=== INSTRUCTION ===
Locate the line bearing "block(stand, (28, -182, low), (72, -154, low" in the material below, then reproduce it and each following line up to and including the line bearing "cad_parts[obj.name] = obj".

--- BEGIN ---

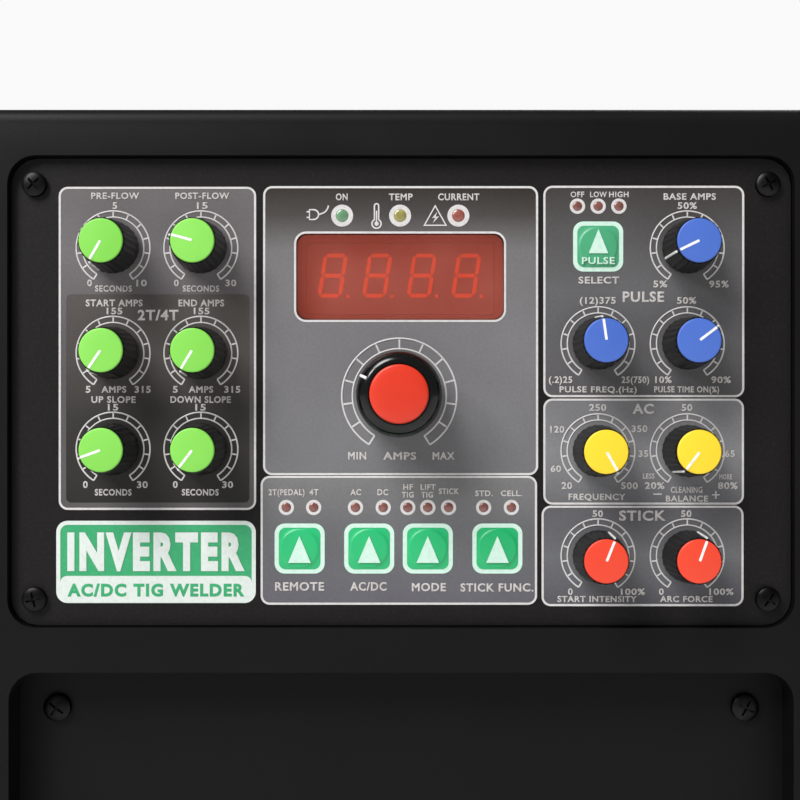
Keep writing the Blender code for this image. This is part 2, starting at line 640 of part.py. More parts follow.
def add_fan_blade(bm, turn, front, back):
    """One pitched blade, from inside the hub to just short of the bore."""
    stations = ((26.0, 20.0, 1.0), (48.0, 25.0, 0.85), (FAN_BORE - 3.5, 30.0, 0.7))
    middle = (front + back) / 2
    rings = []
    for radius, half_angle, depth in stations:
        ring = []
        for lead, side in ((-1, -1), (1, -1), (1, 1), (-1, 1)):
            angle = math.radians(turn + lead * half_angle * 0.5)
            y = middle + lead * (back - front) / 2 * depth + side * 1.1
            ring.append(bm.verts.new((radius * math.cos(angle), y, radius * math.sin(angle))))
        rings.append(ring)
    for first, second in zip(rings, rings[1:]):
        for i in range(4):
            j = (i + 1) % 4
            bm.faces.new((first[i], first[j], second[j], second[i]))
    bm.faces.new(rings[0][::-1])
    bm.faces.new(rings[-1])


def make_fan_guard():
    """The wire finger guard: four rings joined by a cross of flat arms."""
    wall = BODY_REAR - POCKET_DEPTH + GAP
    wire = 2.6
    bm = bmesh.new()
    prism(bm, circle(12, 16, FAN_CENTRE), wall, wall + 3)
    guard = new_object("fan_guard", bm, "steel")
    for angle in (45, 135):
        combine(guard, slanted_bar(FAN_BORE + 6, 2, wall, wall + 2.4, FAN_CENTRE, angle), "UNION")
    rings = bmesh.new()
    low, high = wall + 1.2, wall + 1.2 + wire
    for radius in (24.0, 37.0, 50.0, 63.0):
        inner, outer = radius - wire / 2, radius + wire / 2
        turned(rings, [(inner, low), (outer, low), (outer, high), (inner, high)], FAN_CENTRE, 20, closed=True)
    combine(guard, rings, "UNION")


def make_power_switch():
    """The mains breaker: its housing through the back panel, and the lever that tips in its slot."""
    x, z = SWITCH_PLACE
    wall = BODY_REAR - POCKET_DEPTH
    bm = bmesh.new()
    block(bm, (x - 18, 190, z - 26), (x + 18, wall + 1, z + 26))
    body = new_object("power_switch_body", bm, "black_plastic")
    flange = bmesh.new()
    prism(flange, rounded_rectangle(46, 62, 3, 2, SWITCH_PLACE), wall + GAP, wall + 2.6)
    combine(body, flange, "UNION")
    slot = bmesh.new()
    block(slot, (x - 7, 228, z - 16), (x + 7, wall + 4, z + 16))
    combine(body, slot, "DIFFERENCE")

    barrel = bmesh.new()
    turned(barrel, [(0, -6), (7, -6), (7, 6), (0, 6)], (0, 0), 16, "X")
    lever = new_object("power_switch_lever", barrel, "knob_black", at=(x, LEVER_PIVOT_Y, z))
    arm = bmesh.new()
    block(arm, (-5, 0, -3.2), (5, 26, 3.2))
    tilt = Matrix.Rotation(math.radians(LEVER_REST_TILT), 3, "X")
    bmesh.ops.rotate(arm, verts=arm.verts, cent=(0, 0, 0), matrix=tilt)
    bmesh.ops.translate(arm, verts=arm.verts, vec=(x, LEVER_PIVOT_Y, z))
    combine(lever, arm, "UNION")


def make_gas_valve():
    """The shielding-gas solenoid valve: hose barb outside, valve block and coil inside."""
    x, z = GAS_VALVE_PLACE
    wall = BODY_REAR - POCKET_DEPTH
    bm = bmesh.new()
    profile = [(0, wall + 2), (1.8, wall + 2), (1.8, BARB_TIP), (3.0, BARB_TIP), (4.6, BARB_TIP - 4),
               (3.6, BARB_TIP - 4.2), (3.6, BARB_TIP - 6), (4.6, BARB_TIP - 10), (3.6, BARB_TIP - 10.2),
               (3.6, wall + 9), (9.0, wall + 8), (9.0, wall + GAP), (7.0, wall + GAP), (7.0, 238), (0, 238)]
    turned(bm, profile, GAS_VALVE_PLACE, 12)
    valve = new_object("gas_solenoid_valve", bm, "brass")
    body = bmesh.new()
    block(body, (x - 15, 204, z - 15), (x + 15, 243, z + 15))
    combine(valve, body, "UNION")
    coil = bmesh.new()
    prism(coil, circle(17, 16, (x, 223)), z + 14, z + 46, "Z")
    combine(valve, coil, "UNION")


def make_cable_gland():
    """The mains cable's gland: dome nut outside, threaded neck through the wall, lock nut inside."""
    wall = BODY_REAR - POCKET_DEPTH
    inside = BODY_REAR - BEZEL_FACE - GAP
    bm = bmesh.new()
    profile = [(6.5, 232), (12.0, 232), (12.0, inside - 7), (15.5, inside - 7), (15.5, inside), (12.0, inside),
               (12.0, wall + GAP), (16.5, wall + GAP), (16.5, wall + 8), (14.5, wall + 9), (14.0, wall + 18),
               (10.0, wall + 23), (6.5, wall + 23)]
    turned(bm, profile, GLAND_PLACE, 16, closed=True)
    new_object("cable_gland", bm, "knob_black")


# ---------------------------------------------------------------- inside

def make_heat_sink():
    """The extruded aluminium heat sink, standing on its fins."""
    low = INSIDE_FLOOR
    top, root = low + 62, low + 54
    left, width, fins, fin = -104.0, 92.0, 9, 3.0
    pitch = (width - fin) / (fins - 1)
    outline = [(left, top)]
    for index in range(fins):
        start = left + index * pitch
        if index > 0:
            outline.append((start, root))
        outline += [(start, low), (start + fin, low)]
        if index < fins - 1:
            outline.append((start + fin, root))
    outline.append((left + width, top))
    bm = bmesh.new()
    prism(bm, outline, -130, 90)
    new_object("heat_sink", bm, "aluminium")
    return top


def make_inverter_board(sink_top):
    """The power board over the heat sink: transistor modules below, capacitors and chokes above."""
    board_low = sink_top + 12
    bm = bmesh.new()
    block(bm, (-104, -128, board_low), (-14, 88, board_low + 2))
    board = new_object("inverter_board", bm, "board_green")
    parts = bmesh.new()
    for y in (-108, -48, 12):
        block(parts, (-94, y, sink_top + GAP), (-60, y + 48, board_low + 1))
        block(parts, (-52, y, sink_top + GAP), (-24, y + 48, board_low + 1))
    for x, y in ((-82, -96), (-40, -96), (-82, -52), (-40, -52)):
        prism(parts, circle(17, 16, (x, y)), board_low + 1, board_low + 50, "Z")
    block(parts, (-92, -8, board_low + 1), (-32, 52, board_low + 34))
    combine(board, parts, "UNION")


def make_main_transformer():
    """The ferrite-cored main transformer with its winding through the core."""
    low = INSIDE_FLOOR
    bm = bmesh.new()
    block(bm, (8, -66, low), (104, -14, low + 92))
    core = new_object("main_transformer", bm, "copper")
    winding = bmesh.new()
    prism(winding, rounded_rectangle(66, 84, 16, 3, (56, -40)), low + 20, low + 72, "Z")
    combine(core, winding, "UNION")


def make_arc_starter_coil():
    """The high-frequency arc starter's coil on its insulating stand."""
    low = INSIDE_FLOOR
    bm = bmesh.new()
    axis = (-168.0, low + 48)
    turned(bm, [(0, 20), (26, 20), (26, 24), (20, 24), (20, 76), (26, 76), (26, 80), (0, 80)], axis, 20, "X")
    coil = new_object("arc_starter_coil", bm, "copper")
    stand = bmesh.new()
    block(stand, (28, -182, low), (72, -154, low + 34))
    combine(coil, stand, "UNION")


def build():
    clear_scene()
    make_base_chassis()
    make_case_cover()
    make_front_bezel()
    make_rear_bezel()
    make_feet()
    make_carry_handle()
    make_control_panel_plate()
    make_display_window()
    make_control_board()
    for knob in SMALL_KNOBS:
        make_knob(*knob, SMALL_PROFILE)
    make_knob(*MAIN_KNOB, MAIN_PROFILE)
    for key in KEYS:
        make_key(*key)
    make_output_socket("negative_output_socket", -OUTPUT_X)
    make_output_socket("positive_output_socket", OUTPUT_X)
    make_gas_outlet()
    make_remote_socket()
    make_fan()
    make_fan_guard()
    make_power_switch()
    make_gas_valve()
    make_cable_gland()
    make_inverter_board(make_heat_sink())
    make_main_transformer()
    make_arc_starter_coil()


build()
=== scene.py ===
# %% [markdown]
# # A portable TIG welding machine
# A TIG welder of this kind is a folded steel case between two moulded plastic ends. The front end frames a
# control panel full of knobs, keys and lamps. This lesson dresses a plain CAD model of it: each solid either
# gets a better material, or is covered by a finer mesh that stands for it.

# %% Load the CAD model
import json
import math

import bmesh
import bpy
from mathutils import Matrix, Vector

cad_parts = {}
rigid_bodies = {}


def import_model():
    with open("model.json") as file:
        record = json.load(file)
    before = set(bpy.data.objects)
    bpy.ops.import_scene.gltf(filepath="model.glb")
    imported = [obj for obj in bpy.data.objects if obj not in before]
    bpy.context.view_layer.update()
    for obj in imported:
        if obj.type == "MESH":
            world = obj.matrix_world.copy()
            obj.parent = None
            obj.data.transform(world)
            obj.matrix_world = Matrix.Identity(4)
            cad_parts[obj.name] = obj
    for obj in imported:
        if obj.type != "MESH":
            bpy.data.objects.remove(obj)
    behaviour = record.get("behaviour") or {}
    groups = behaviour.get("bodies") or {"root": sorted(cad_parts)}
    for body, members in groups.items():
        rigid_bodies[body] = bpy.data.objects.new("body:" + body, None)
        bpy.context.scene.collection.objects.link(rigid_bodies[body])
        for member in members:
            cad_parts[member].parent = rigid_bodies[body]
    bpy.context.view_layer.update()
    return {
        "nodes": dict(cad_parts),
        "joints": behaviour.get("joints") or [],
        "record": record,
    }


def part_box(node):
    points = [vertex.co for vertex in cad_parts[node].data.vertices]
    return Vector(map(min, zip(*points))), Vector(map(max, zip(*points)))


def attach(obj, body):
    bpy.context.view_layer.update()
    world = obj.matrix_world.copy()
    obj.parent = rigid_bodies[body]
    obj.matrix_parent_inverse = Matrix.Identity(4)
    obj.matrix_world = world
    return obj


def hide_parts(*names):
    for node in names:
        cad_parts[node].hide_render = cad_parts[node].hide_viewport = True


for leftover in list(bpy.data.objects):
    bpy.data.objects.remove(leftover, do_unlink=True)
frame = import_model()

# %% [markdown]
# ## Working in millimetres
# Blender works in metres, but a maker measures such a machine in millimetres. So every shape below is drawn in
# millimetres round an origin of its own, and one function scales it, moves it to its place in the machine and
# makes an object of it. The object itself stays at the scene's origin: only its mesh moves. Patterns that read
# Object coordinates then have their real size everywhere.

# %% Make an object of a drawn shape
MM = 0.001
machine = bpy.context.scene.collection


def new_piece(name, bm, origin=(0, 0, 0), turn=None, smooth=30):
    """Makes an object of bm, which is drawn in millimetres round origin, itself in metres."""
    bmesh.ops.remove_doubles(bm, verts=bm.verts, dist=0.0005)
    bmesh.ops.recalc_face_normals(bm, faces=bm.faces)
    if turn is not None:
        bmesh.ops.transform(bm, matrix=turn, verts=bm.verts)
    bmesh.ops.scale(bm, vec=(MM, MM, MM), verts=bm.verts)
    bmesh.ops.translate(bm, vec=origin, verts=bm.verts)
    mesh = bpy.data.meshes.new(name)
    bm.to_mesh(mesh)
    bm.free()
    mesh.shade_smooth()
    mesh.set_sharp_from_angle(angle=math.radians(smooth))
    piece = bpy.data.objects.new(name, mesh)
    machine.objects.link(piece)
    return piece


# %% Finish and fasten a piece
def fix(piece, body, finish, stands_for=()):
    """Gives a piece its finish and fastens it to a body of the machine."""
    piece.data.materials.clear()
    piece.data.materials.append(finish)
    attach(piece, body)
    if stands_for:
        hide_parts(*stands_for)
    print(f"{piece.name}: {len(piece.data.polygons)} faces of {finish.name}, on {body}")
    return piece


def dress(node, finish):
    """Gives a finish to a CAD solid that keeps its own shape."""
    solid = frame["nodes"][node]
    solid.data.materials.clear()
    solid.data.materials.append(finish)
    print(f"{node}: kept from the CAD, in {finish.name}")


def settle(piece):
    """Turns a piece and its modifiers into a plain mesh."""
    graph = bpy.context.evaluated_depsgraph_get()
    mesh = bpy.data.meshes.new_from_object(piece.evaluated_get(graph))
    piece.modifiers.clear()
    piece.data = mesh
    return piece


def centre_of(node):
    low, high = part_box(node)
    return (low + high) / 2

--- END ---

=== COMPLETE OUTPUT ===
    block(stand, (28, -182, low), (72, -154, low + 34))
    combine(coil, stand, "UNION")


def build():
    clear_scene()
    make_base_chassis()
    make_case_cover()
    make_front_bezel()
    make_rear_bezel()
    make_feet()
    make_carry_handle()
    make_control_panel_plate()
    make_display_window()
    make_control_board()
    for knob in SMALL_KNOBS:
        make_knob(*knob, SMALL_PROFILE)
    make_knob(*MAIN_KNOB, MAIN_PROFILE)
    for key in KEYS:
        make_key(*key)
    make_output_socket("negative_output_socket", -OUTPUT_X)
    make_output_socket("positive_output_socket", OUTPUT_X)
    make_gas_outlet()
    make_remote_socket()
    make_fan()
    make_fan_guard()
    make_power_switch()
    make_gas_valve()
    make_cable_gland()
    make_inverter_board(make_heat_sink())
    make_main_transformer()
    make_arc_starter_coil()


build()
=== scene.py ===
# %% [markdown]
# # A portable TIG welding machine
# A TIG welder of this kind is a folded steel case between two moulded plastic ends. The front end frames a
# control panel full of knobs, keys and lamps. This lesson dresses a plain CAD model of it: each solid either
# gets a better material, or is covered by a finer mesh that stands for it.

# %% Load the CAD model
import json
import math

import bmesh
import bpy
from mathutils import Matrix, Vector

cad_parts = {}
rigid_bodies = {}


def import_model():
    with open("model.json") as file:
        record = json.load(file)
    before = set(bpy.data.objects)
    bpy.ops.import_scene.gltf(filepath="model.glb")
    imported = [obj for obj in bpy.data.objects if obj not in before]
    bpy.context.view_layer.update()
    for obj in imported:
        if obj.type == "MESH":
            world = obj.matrix_world.copy()
            obj.parent = None
            obj.data.transform(world)
            obj.matrix_world = Matrix.Identity(4)
            cad_parts[obj.name] = obj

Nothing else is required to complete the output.